[Objective] For the listing that follows, give again exactly the lines from the one with "make_front_shell(green)" to the one with "points = [vertex.co", including both.

[Data excerpt]
◆ ◆ ◆

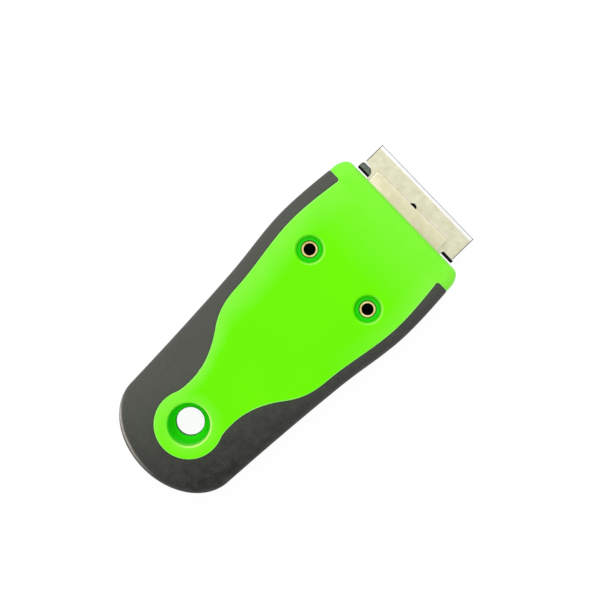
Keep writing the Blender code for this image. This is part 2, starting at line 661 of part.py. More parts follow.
def make_spine(steel):
    """A strip folded over the blade's back edge."""
    outer = SPINE_THICKNESS / 2
    inner = outer - SPINE_SHEET
    back_y = EDGE_Y - BLADE_DEPTH
    front_y = back_y + SPINE_DEPTH
    fold_y = back_y + SPINE_SHEET
    section = [(back_y, -outer), (front_y, -outer), (front_y, -inner), (fold_y, -inner)]
    section += [(fold_y, inner), (front_y, inner), (front_y, outer), (back_y, outer)]
    solid = bmesh.new()
    base = solid.faces.new([solid.verts.new((-SPINE_WIDTH / 2, y, PARTING_Z + z)) for y, z in section])
    lifted = bmesh.ops.extrude_face_region(solid, geom=[base])
    moved = [item for item in lifted["geom"] if isinstance(item, bmesh.types.BMVert)]
    bmesh.ops.translate(solid, verts=moved, vec=(SPINE_WIDTH, 0.0, 0.0))
    return make_object("blade_spine", solid, steel)


def main():
    clear_scene()
    green = make_material("green_plastic", (0.16, 0.90, 0.01), 0.32)
    rubber = make_material("dark_rubber", (0.085, 0.088, 0.082), 0.72)
    brass = make_material("brass", (0.80, 0.58, 0.27), 0.30, 1.0)
    black_steel = make_material("black_steel", (0.03, 0.03, 0.03), 0.45, 1.0)
    zinc = make_material("zinc_steel", (0.62, 0.62, 0.60), 0.38, 1.0)
    plate_steel = make_material("plate_steel", (0.72, 0.70, 0.62), 0.34, 1.0)
    dark_steel = make_material("dark_steel", (0.10, 0.105, 0.10), 0.42, 1.0)
    blade_steel = make_material("blade_steel", (0.76, 0.75, 0.68), 0.24, 1.0)
    make_front_shell(green)
    make_back_shell(green)
    make_grip(1, rubber)
    make_grip(-1, rubber)
    for name, x in screw_places():
        make_insert(name, x, brass)
        make_screw(name, x, black_steel)
        make_washer(name, x, zinc)
    make_upper_plate(plate_steel)
    make_lower_plate(dark_steel)
    make_blade(blade_steel)
    make_spine(plate_steel)


main()
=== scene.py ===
"""Looks of the scraper knife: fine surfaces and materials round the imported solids, in metres.

X runs across the handle, Y towards the blade's edge and Z up out of the face. "Reach" is a distance
along Y from the tail's end, and side is 1 for the face's half and -1 for the back's half.
"""

import math

import bmesh
import bpy
import numpy as np
from mathutils import Euler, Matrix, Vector
from mathutils.geometry import delaunay_2d_cdt


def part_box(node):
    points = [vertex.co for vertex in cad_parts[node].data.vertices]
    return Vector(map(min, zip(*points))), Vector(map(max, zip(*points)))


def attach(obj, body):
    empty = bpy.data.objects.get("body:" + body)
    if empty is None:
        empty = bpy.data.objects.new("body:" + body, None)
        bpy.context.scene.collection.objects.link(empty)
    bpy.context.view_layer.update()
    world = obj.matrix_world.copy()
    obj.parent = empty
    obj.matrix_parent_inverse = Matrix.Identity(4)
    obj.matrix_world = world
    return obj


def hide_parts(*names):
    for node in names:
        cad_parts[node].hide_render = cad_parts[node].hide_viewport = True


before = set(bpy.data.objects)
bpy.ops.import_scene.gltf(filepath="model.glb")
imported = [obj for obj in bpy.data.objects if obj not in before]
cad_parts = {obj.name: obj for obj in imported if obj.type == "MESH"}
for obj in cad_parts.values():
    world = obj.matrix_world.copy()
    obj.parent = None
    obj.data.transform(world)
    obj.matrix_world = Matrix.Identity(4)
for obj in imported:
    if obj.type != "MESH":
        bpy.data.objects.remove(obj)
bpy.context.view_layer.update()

# Places read from the frame.
TAIL_END_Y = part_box("grip_front")[0].y
FRONT_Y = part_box("front_shell")[1].y
EDGE_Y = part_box("razor_blade")[1].y
PARTING_Z = (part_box("grip_front")[0].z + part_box("grip_back")[1].z) / 2
HANDLE_LENGTH = FRONT_Y - TAIL_END_Y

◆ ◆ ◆

[Answer for the task]
    make_front_shell(green)
    make_back_shell(green)
    make_grip(1, rubber)
    make_grip(-1, rubber)
    for name, x in screw_places():
        make_insert(name, x, brass)
        make_screw(name, x, black_steel)
        make_washer(name, x, zinc)
    make_upper_plate(plate_steel)
    make_lower_plate(dark_steel)
    make_blade(blade_steel)
    make_spine(plate_steel)


main()
=== scene.py ===
"""Looks of the scraper knife: fine surfaces and materials round the imported solids, in metres.

X runs across the handle, Y towards the blade's edge and Z up out of the face. "Reach" is a distance
along Y from the tail's end, and side is 1 for the face's half and -1 for the back's half.
"""

import math

import bmesh
import bpy
import numpy as np
from mathutils import Euler, Matrix, Vector
from mathutils.geometry import delaunay_2d_cdt


def part_box(node):
    points = [vertex.co for vertex in cad_parts[node].data.vertices]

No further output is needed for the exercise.